- **Problem**:
Using the data below, return the stretch from the line that contains "retaining_clip();" through the line that contains "for corner in", both included, exactly as it stands and nothing beyond it.

----

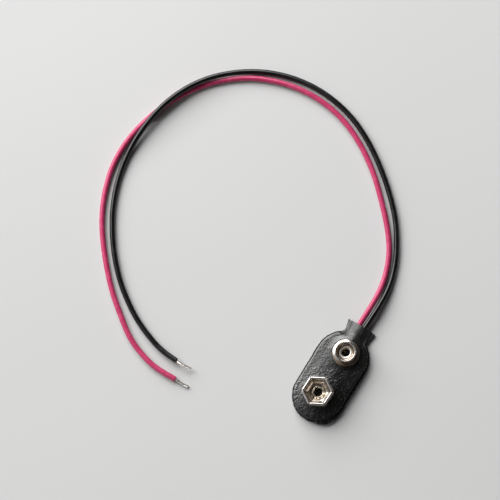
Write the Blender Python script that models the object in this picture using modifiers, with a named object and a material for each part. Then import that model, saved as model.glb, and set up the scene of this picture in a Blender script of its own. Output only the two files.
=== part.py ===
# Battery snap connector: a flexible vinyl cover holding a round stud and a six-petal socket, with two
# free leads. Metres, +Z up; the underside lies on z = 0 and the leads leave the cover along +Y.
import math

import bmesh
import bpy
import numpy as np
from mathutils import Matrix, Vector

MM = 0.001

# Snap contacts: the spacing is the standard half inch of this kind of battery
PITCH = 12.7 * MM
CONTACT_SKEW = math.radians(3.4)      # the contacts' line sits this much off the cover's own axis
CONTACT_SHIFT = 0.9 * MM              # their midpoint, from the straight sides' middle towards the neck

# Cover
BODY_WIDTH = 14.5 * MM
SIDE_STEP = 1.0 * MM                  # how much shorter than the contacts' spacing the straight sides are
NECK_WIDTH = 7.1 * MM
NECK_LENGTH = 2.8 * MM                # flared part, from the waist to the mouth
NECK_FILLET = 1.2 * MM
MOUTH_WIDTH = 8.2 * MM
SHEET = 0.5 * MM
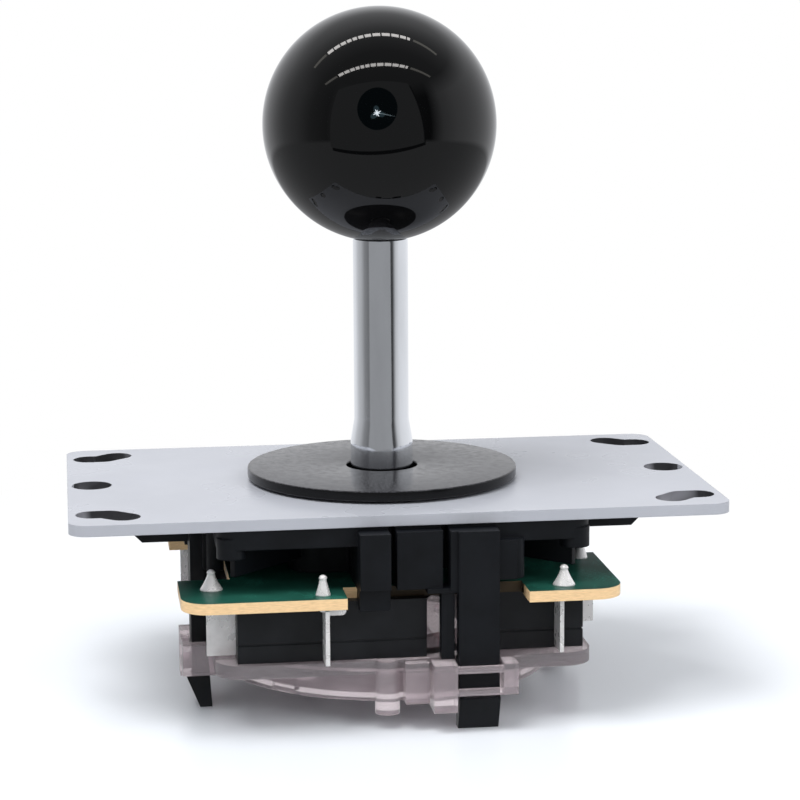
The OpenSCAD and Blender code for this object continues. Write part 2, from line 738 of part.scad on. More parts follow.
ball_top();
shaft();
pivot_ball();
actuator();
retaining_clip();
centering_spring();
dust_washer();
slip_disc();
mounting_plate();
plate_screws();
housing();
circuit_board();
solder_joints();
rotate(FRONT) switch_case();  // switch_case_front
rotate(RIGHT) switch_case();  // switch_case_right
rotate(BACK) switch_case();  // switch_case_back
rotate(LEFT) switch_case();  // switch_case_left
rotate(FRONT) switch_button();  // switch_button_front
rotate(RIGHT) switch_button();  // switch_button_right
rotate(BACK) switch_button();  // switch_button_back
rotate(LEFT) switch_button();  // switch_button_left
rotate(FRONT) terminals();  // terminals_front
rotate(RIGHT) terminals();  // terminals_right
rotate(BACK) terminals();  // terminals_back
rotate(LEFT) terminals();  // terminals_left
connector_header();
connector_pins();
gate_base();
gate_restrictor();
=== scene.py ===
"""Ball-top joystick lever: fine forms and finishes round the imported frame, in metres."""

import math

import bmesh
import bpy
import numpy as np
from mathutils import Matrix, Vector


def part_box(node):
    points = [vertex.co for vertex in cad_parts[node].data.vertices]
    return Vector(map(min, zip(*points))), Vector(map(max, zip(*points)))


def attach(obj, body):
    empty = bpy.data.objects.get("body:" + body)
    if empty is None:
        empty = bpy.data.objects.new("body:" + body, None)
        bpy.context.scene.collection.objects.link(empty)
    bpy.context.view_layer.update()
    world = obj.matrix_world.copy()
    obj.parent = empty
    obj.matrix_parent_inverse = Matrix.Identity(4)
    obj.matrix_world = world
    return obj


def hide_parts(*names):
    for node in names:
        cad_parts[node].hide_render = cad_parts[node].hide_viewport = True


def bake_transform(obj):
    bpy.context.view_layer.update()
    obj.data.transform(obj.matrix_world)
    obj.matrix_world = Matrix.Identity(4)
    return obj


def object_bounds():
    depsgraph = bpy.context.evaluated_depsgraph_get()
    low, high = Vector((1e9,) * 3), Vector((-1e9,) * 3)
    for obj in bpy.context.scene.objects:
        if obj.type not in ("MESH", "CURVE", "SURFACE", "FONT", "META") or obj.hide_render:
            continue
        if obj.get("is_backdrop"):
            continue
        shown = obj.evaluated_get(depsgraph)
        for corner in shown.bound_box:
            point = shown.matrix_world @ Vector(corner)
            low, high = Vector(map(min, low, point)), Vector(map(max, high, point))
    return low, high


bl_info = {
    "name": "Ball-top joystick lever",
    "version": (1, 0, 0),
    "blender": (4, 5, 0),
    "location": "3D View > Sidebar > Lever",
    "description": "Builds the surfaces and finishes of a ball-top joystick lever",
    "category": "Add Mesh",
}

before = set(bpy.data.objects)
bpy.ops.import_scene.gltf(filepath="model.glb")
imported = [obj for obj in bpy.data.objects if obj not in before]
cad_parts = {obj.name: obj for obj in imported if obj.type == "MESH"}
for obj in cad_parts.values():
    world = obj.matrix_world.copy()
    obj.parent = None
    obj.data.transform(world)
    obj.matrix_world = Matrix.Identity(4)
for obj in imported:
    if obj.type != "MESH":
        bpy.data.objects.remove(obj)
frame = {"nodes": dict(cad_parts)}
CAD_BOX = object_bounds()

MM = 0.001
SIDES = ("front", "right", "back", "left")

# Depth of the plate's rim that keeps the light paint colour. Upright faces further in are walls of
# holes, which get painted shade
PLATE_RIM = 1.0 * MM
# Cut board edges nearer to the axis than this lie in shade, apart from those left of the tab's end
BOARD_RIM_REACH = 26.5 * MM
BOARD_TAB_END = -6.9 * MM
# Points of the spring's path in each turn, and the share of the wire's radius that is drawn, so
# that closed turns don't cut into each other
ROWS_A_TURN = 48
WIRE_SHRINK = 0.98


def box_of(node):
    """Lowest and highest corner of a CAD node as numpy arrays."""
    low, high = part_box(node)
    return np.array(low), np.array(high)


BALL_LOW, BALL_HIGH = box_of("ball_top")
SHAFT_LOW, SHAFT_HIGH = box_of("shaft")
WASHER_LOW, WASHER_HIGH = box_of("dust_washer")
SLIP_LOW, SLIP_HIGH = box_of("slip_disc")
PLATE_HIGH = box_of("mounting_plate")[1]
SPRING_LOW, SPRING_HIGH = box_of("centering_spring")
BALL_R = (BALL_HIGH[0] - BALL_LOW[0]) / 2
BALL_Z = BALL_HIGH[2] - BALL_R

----

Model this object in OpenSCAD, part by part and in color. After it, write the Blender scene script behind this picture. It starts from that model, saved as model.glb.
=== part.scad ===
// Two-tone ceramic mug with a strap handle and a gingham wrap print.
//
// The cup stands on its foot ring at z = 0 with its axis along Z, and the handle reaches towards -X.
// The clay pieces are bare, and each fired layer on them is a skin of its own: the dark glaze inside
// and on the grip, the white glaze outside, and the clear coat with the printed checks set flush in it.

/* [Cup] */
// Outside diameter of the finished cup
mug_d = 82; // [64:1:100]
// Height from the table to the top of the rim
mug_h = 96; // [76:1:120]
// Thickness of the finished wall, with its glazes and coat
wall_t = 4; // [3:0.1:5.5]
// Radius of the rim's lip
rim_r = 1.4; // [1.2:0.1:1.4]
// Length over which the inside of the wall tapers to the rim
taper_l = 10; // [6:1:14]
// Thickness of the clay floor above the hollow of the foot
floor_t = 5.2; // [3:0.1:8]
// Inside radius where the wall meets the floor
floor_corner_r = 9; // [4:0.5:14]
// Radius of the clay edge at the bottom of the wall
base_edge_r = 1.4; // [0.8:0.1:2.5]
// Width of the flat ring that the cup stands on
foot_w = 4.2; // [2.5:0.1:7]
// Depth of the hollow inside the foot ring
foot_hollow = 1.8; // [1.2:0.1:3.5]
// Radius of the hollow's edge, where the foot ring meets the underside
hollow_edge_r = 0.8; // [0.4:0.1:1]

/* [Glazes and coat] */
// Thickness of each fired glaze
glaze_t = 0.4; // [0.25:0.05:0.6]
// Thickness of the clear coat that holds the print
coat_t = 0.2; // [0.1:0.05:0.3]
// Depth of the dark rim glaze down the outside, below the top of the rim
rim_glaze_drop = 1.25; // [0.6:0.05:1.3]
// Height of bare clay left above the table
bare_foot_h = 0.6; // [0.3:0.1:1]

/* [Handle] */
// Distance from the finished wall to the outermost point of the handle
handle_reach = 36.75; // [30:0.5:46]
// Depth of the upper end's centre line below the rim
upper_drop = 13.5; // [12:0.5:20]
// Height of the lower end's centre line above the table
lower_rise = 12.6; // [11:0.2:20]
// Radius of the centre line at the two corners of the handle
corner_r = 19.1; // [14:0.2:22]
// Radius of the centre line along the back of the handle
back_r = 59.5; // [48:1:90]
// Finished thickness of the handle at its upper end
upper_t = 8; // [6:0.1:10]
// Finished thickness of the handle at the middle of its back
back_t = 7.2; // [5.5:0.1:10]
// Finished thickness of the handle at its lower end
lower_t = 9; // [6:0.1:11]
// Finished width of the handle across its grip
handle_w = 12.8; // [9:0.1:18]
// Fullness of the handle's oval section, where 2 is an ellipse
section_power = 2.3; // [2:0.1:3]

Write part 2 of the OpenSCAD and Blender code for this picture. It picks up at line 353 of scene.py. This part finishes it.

----

- **Written response**:
retaining_clip();
centering_spring();
dust_washer();
slip_disc();
mounting_plate();
plate_screws();
housing();
circuit_board();
solder_joints();
rotate(FRONT) switch_case();  // switch_case_front
rotate(RIGHT) switch_case();  // switch_case_right
rotate(BACK) switch_case();  // switch_case_back
rotate(LEFT) switch_case();  // switch_case_left
rotate(FRONT) switch_button();  // switch_button_front
rotate(RIGHT) switch_button();  // switch_button_right
rotate(BACK) switch_button();  // switch_button_back
rotate(LEFT) switch_button();  // switch_button_left
rotate(FRONT) terminals();  // terminals_front
rotate(RIGHT) terminals();  // terminals_right
rotate(BACK) terminals();  // terminals_back
rotate(LEFT) terminals();  // terminals_left
connector_header();
connector_pins();
gate_base();
gate_restrictor();
=== scene.py ===
"""Ball-top joystick lever: fine forms and finishes round the imported frame, in metres."""

import math

import bmesh
import bpy
import numpy as np
from mathutils import Matrix, Vector


def part_box(node):
    points = [vertex.co for vertex in cad_parts[node].data.vertices]
    return Vector(map(min, zip(*points))), Vector(map(max, zip(*points)))


def attach(obj, body):
    empty = bpy.data.objects.get("body:" + body)
    if empty is None:
        empty = bpy.data.objects.new("body:" + body, None)
        bpy.context.scene.collection.objects.link(empty)
    bpy.context.view_layer.update()
    world = obj.matrix_world.copy()
    obj.parent = empty
    obj.matrix_parent_inverse = Matrix.Identity(4)
    obj.matrix_world = world
    return obj


def hide_parts(*names):
    for node in names:
        cad_parts[node].hide_render = cad_parts[node].hide_viewport = True


def bake_transform(obj):
    bpy.context.view_layer.update()
    obj.data.transform(obj.matrix_world)
    obj.matrix_world = Matrix.Identity(4)
    return obj


def object_bounds():
    depsgraph = bpy.context.evaluated_depsgraph_get()
    low, high = Vector((1e9,) * 3), Vector((-1e9,) * 3)
    for obj in bpy.context.scene.objects:
        if obj.type not in ("MESH", "CURVE", "SURFACE", "FONT", "META") or obj.hide_render:
            continue
        if obj.get("is_backdrop"):
            continue
        shown = obj.evaluated_get(depsgraph)
        for corner in shown.bound_box:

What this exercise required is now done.